The Bank wrote, “Much of the land occupied by Indigenous Peoples is under customary ownership, yet many governments recognise only a fraction of this land as formally or legally belonging to Indigenous Peoples. Even when Indigenous territories and lands are recognized, protection of boundaries or use and exploitation of natural resources are often inadequate. Insecure land tenure is a driver of conflict, environmental degradation, and weak economic and social development. This threatens cultural survival and vital knowledge systems..”

In Brazil, indigenous peoples have been under greater challenge than ever before because sitting President Jair Bolsonaro, who took power in 2019, promotes development in the rainforest and is a “climate change denier.” The defender of the Man of the Hole, Funai has come under attack for obstructing development. A supporter of agribusiness and a proponent of profit over preservation, Bolsonaro has opened up the Amazon basin, one of the world’s largest forested “lungs,” to exploitation. Tropical forests, in particular, absorb twice as much carbon dioxide (CO2) as they emit.

An opponent of land reservation for indigenous peoples, Bolsonaro has opened vast tracts of the rainforest to developers and reduced official efforts to combat illegal logging, ranching, and mining in the Amazon. Deforestation has soared since Bolsonaro took power and during the first half of this year, the process broke all records with 3,890 square kilometres of forest destroyed.

Since Bolsonaro’s rival in the presidential race, leftist Luiz Inacio Lula da Silva, is ahead in opinion polls, developers have stepped up efforts to burn and bulldoze rainforest before “Lula,” who has a green agenda, takes over. His aides proposed subsidized “green” farm loans to spur planting of soybeans and corn on degraded pasture and reduce deforestation of the Amazon rainforest.

Writing in The Washington Post on Sept.1, Dino Grandoni and Brady Dennis discussed the high monetary costs of heat waves, droughts, and rising seas as reported in the journal “Nature.”

“The research team’s key finding: “Each additional ton of carbon dioxide that cars, power plants and

other sources add to the atmosphere costs society $185 — more than triple the {US] federal government’s current figure.” Therefore, it is essential that the Biden administration re-think its climate strategy.

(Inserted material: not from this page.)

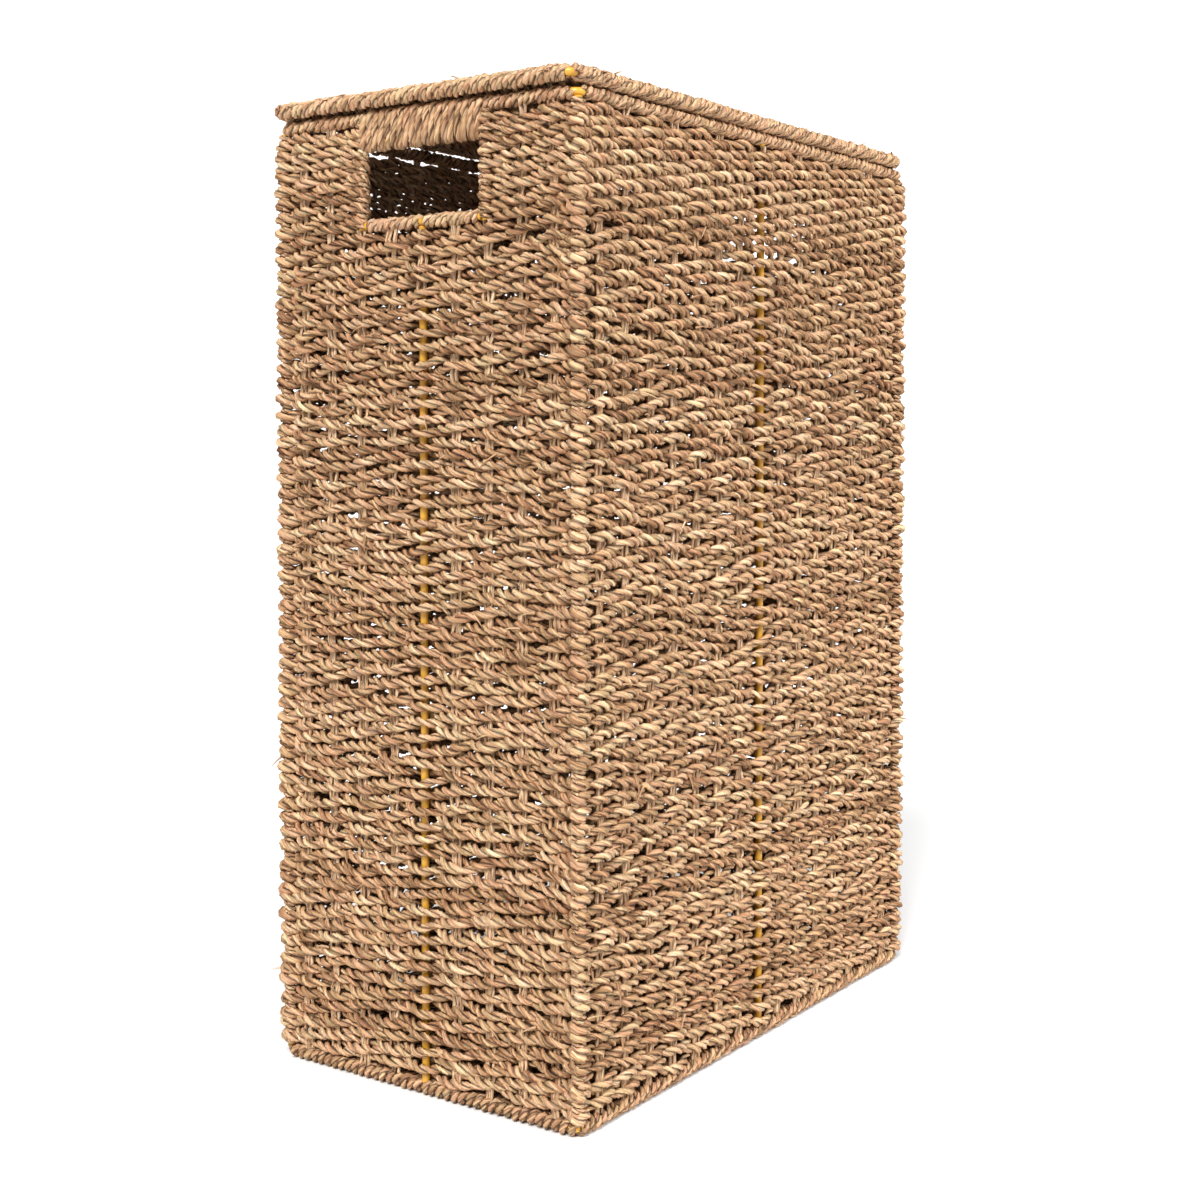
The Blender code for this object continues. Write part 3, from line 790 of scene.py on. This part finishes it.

The US is the second largest global pollutor, producing 5,416 million tons of CO2, after China which releases into the atmosphere more than 10,065 million tons of CO2. Next in line are: India with 2,654 million tons, Russia, with 1,711 million tons, Japan with 1,162 million tons, Germany with 759 million tons, and Iran with 720 million tons. Brazil, with 463 million tons, is sixth largest.

The authors of the Post article also listed the social costs of heat waves alone: increasing fatalities, lower crop yields and failures, more devastating fires, amd more freqent hurricanes. All of humanity has fallen victim to these man-made global warming crimes which impact peoples whose emissions of greenhouse gasses are minor. The current high-profile victims are Pakistanis who live in the third of their country flooded by heavy monsoon rains although their country produces less than one per cent of global pollutants.